CUDA Version Conflict

MILo requires:

  • CUDA 11.8 (its CUDA extensions fail to compile with 12.x)
  • GCC <= 11 (CUDA 11.8 does not support GCC 12+)
  • PyTorch 2.3.1 with cu118

Our main container runs CUDA 12.8 + GCC 14 + Python 3.12. These are fundamentally incompatible. Conda environments were attempted but the CUDA toolkit version is a system-level constraint, not a Python-level one.

Sidecar Container Solution

Built docker/Dockerfile.milo on nvidia/cuda:11.8.0-devel-ubuntu22.04 with:

  • Python 3.10 (Ubuntu 22.04 default)
  • PyTorch 2.3.1 + cu118
  • All 4 MILo rasterizer variants compiled from source
  • nvdiffrast, simple-knn, fused-ssim
  • tetra-triangulation (Delaunay, CGAL + pybind11)

The sidecar runs on GPU 1, sleeps until called. The main container invokes it via:

docker exec milo python3 train.py --source_path /data/output/JOB/colmap ...

Shared /data/output volume allows both containers to read COLMAP data and write mesh results without network transfer.

MILo Extractor Module

Built src/pipeline/milo_extractor.py to:

  1. Check if the milo container is running
  2. Convert pipeline paths to container-relative paths
  3. Call MILo training via docker exec with appropriate arguments
  4. Monitor progress via log file polling
  5. Convert MILo's PLY output to GLB for the web viewer
  6. Fall back to TSDF if the sidecar is unavailable

Phase 5: Blender Scene Assembly

Motivation

The pipeline needs a final assembly step that:

  • Imports TSDF or MILo meshes
  • Cleans debris (small disconnected components)
  • Creates proper materials from vertex colours
  • Sets up lighting
  • Renders preview images
  • Exports a USD scene with proper hierarchy

Implementation

Built src/pipeline/blender_assembler.py to run headless:

blender --background --python blender_assembler.py -- --input mesh.glb --output-usd scene.usda

Uses Blender's Cycles renderer with GPU compute for texture baking. Creates a 3-point lighting setup, imports COLMAP camera poses for aligned preview renders.


Phase 6: Web Interface

Flask App

Built src/web/ with:

  • Video upload (drag-and-drop, file size validation)
  • Job management (create, track, cancel, delete)
  • SSE log streaming for real-time pipeline progress
  • 3D model preview via Google's <model-viewer> web component
  • Preview image carousel from Blender renders
  • ZIP download of all job outputs
  • Anthropic API key management (stored on persistent volume, not in container image)

SAM3 Object Segmentation

SAM3 (Segment Anything Model 3) provides concept-based segmentation with 4M concepts using text + visual prompts.
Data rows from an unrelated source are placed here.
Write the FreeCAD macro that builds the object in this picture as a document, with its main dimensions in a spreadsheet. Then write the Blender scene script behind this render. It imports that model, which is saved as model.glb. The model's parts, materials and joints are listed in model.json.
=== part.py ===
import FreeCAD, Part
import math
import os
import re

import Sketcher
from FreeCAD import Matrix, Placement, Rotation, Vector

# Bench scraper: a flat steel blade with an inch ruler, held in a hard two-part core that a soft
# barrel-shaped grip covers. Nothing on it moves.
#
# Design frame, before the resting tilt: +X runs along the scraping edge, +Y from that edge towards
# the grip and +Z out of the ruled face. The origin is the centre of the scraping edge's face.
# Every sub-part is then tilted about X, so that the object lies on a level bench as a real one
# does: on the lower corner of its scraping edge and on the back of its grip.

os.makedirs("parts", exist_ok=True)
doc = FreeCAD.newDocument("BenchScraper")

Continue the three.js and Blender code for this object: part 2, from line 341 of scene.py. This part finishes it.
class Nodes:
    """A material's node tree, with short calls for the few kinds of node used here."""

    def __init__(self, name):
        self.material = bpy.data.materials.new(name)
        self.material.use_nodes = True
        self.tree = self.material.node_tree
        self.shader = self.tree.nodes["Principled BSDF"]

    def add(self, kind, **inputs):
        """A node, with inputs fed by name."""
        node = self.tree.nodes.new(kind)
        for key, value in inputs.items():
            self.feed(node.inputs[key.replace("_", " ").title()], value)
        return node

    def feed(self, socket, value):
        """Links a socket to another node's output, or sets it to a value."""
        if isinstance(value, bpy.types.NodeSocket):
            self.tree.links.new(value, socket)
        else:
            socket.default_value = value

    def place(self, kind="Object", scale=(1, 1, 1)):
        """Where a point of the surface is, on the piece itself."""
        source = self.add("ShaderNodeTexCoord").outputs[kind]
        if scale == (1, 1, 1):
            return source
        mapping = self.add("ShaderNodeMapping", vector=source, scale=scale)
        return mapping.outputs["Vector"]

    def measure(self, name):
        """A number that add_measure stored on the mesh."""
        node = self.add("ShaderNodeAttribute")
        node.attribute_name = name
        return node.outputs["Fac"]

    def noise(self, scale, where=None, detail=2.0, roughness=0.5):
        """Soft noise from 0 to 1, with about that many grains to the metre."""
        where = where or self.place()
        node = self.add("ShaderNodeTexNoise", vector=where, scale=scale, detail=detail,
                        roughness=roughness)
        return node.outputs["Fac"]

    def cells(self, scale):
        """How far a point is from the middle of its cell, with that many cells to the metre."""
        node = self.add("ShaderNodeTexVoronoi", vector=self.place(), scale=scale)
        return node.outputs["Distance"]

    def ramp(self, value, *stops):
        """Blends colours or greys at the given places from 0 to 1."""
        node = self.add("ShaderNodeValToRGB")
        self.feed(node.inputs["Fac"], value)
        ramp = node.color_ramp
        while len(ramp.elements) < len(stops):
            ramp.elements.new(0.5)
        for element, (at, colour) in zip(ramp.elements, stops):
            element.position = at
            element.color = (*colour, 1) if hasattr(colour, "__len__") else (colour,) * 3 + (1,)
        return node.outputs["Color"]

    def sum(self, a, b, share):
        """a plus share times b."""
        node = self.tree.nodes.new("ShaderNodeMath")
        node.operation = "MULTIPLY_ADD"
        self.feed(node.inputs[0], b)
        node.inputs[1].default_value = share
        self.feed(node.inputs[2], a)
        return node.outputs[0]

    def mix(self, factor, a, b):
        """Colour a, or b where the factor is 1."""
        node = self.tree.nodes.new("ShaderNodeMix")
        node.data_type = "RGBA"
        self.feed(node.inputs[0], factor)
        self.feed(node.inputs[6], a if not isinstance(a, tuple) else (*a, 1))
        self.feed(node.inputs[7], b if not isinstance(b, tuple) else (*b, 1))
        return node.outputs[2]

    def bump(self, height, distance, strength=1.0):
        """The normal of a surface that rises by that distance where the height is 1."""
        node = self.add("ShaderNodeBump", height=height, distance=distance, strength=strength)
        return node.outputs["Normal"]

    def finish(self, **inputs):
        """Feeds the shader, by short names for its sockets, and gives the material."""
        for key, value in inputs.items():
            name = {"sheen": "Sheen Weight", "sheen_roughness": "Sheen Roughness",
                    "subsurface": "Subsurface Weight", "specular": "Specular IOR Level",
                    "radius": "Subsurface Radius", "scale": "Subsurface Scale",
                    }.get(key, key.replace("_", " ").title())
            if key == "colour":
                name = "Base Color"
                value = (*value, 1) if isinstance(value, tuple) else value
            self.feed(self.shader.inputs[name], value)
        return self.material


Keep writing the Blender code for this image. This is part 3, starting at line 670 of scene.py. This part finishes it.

Requires HF_TOKEN environment variable for model downloads from HuggingFace. Falls back to SAM2 grid-point prompts if SAM3 is unavailable.


Current State

The end-to-end pipeline works: video upload through web UI, frame extraction, COLMAP SfM, 3DGS training via LichtFeld MCP, object segmentation, TSDF or MILo mesh extraction, Blender assembly, USD export, and web preview/download.

Primary quality limiter remains the input video. High-quality results require:

  • 4K or higher resolution source video
  • Slow, deliberate camera motion with overlap
  • Multiple passes from different heights/angles
  • Avoiding reflective and transparent surfaces
  • Good, even lighting

The mesh extraction backend (TSDF vs MILo) matters less than the quality of the trained gaussians, which in turn depends almost entirely on the quality of the input video and COLMAP reconstruction.